"""

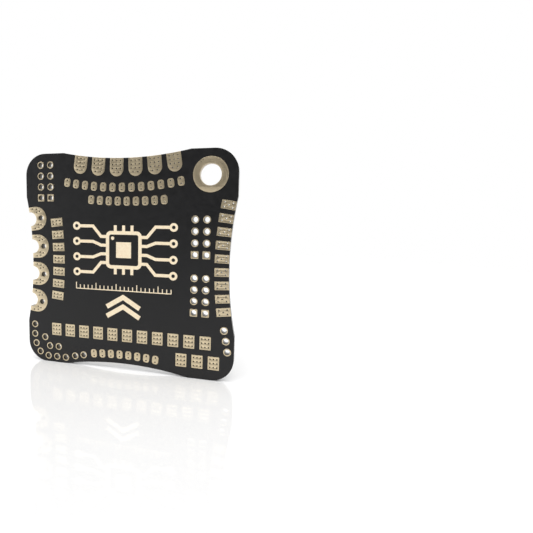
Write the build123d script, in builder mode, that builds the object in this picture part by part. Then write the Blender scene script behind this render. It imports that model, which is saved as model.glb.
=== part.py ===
# A bare soldering-practice board in the flight-controller format: a two-sided
# plated printed circuit board, 50 x 50 x 1.6 mm, with a waisted outline.
# It stands on its lower edge, component face toward -Y, +Z up; the origin is
# under the middle of the board at mid thickness.  All sizes in millimetres.
# Every sketch is drawn in (X, Z) on a sheet parallel to the board.
import math
import os

from build123d import *

os.makedirs("parts", exist_ok=True)

# Outline
board_side = 50.0
corner_radius = 5.0
waist_half_chord = 15.0
waist_depth = 1.5

# Build-up through the thickness
board_thickness = 1.6
copper_thickness = 0.07
mask_thickness = 0.03
mask_clearance = 0.06
legend_thickness = 0.04

# Plating in the holes
sleeve_wall = 0.05
via_radius = 0.15
via_wall = 0.03

# How far a pad that meets the edge is drawn past it before it is trimmed
edge_overrun = 1.0

# Mounting hole
mounting_centre = (19.18, 44.57)
mounting_hole_radius = 2.3
mounting_ring_radius = 3.75

# Pin headers, two columns by four rows, square pads in the lowest row
header_pitch = 2.54
header_pad = 1.66
header_pad_corner = 0.15
header_hole_radius = 0.6
header_a_centre = (-19.80, 43.56)
header_b_centre = (17.36, 31.28)
header_c_centre = (17.36, 18.58)

# Round-ended pads that run in from the top edge
tongue_count = 6
tongue_pitch = 4.32
tongue_shift = 0.31
tongue_width = 3.2
tongue_length = 4.05
tongue_vias = [(x, y) for x in (-0.93, 0, 0.93) for y in (-0.6, -1.45, -2.3)]
tongue_vias += [(-0.56, -3.13), (0.56, -3.13)]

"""

• GIVEN INSTRUCTION: Copy out only the lines running from the beginning of the data to the line with "via_wall = 0.03", both ends included.

• REPLY:
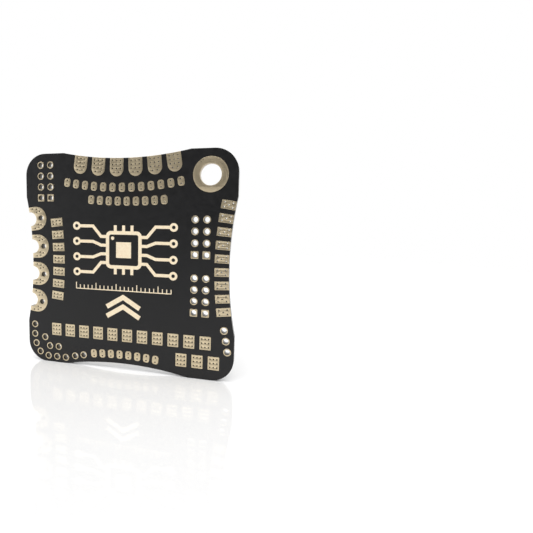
Write the build123d script, in builder mode, that builds the object in this picture part by part. Then write the Blender scene script behind this render. It imports that model, which is saved as model.glb.
=== part.py ===
# A bare soldering-practice board in the flight-controller format: a two-sided
# plated printed circuit board, 50 x 50 x 1.6 mm, with a waisted outline.
# It stands on its lower edge, component face toward -Y, +Z up; the origin is
# under the middle of the board at mid thickness.  All sizes in millimetres.
# Every sketch is drawn in (X, Z) on a sheet parallel to the board.
import math
import os

from build123d import *

os.makedirs("parts", exist_ok=True)

# Outline
board_side = 50.0
corner_radius = 5.0
waist_half_chord = 15.0
waist_depth = 1.5

# Build-up through the thickness
board_thickness = 1.6
copper_thickness = 0.07
mask_thickness = 0.03
mask_clearance = 0.06
legend_thickness = 0.04

# Plating in the holes
sleeve_wall = 0.05
via_radius = 0.15
via_wall = 0.03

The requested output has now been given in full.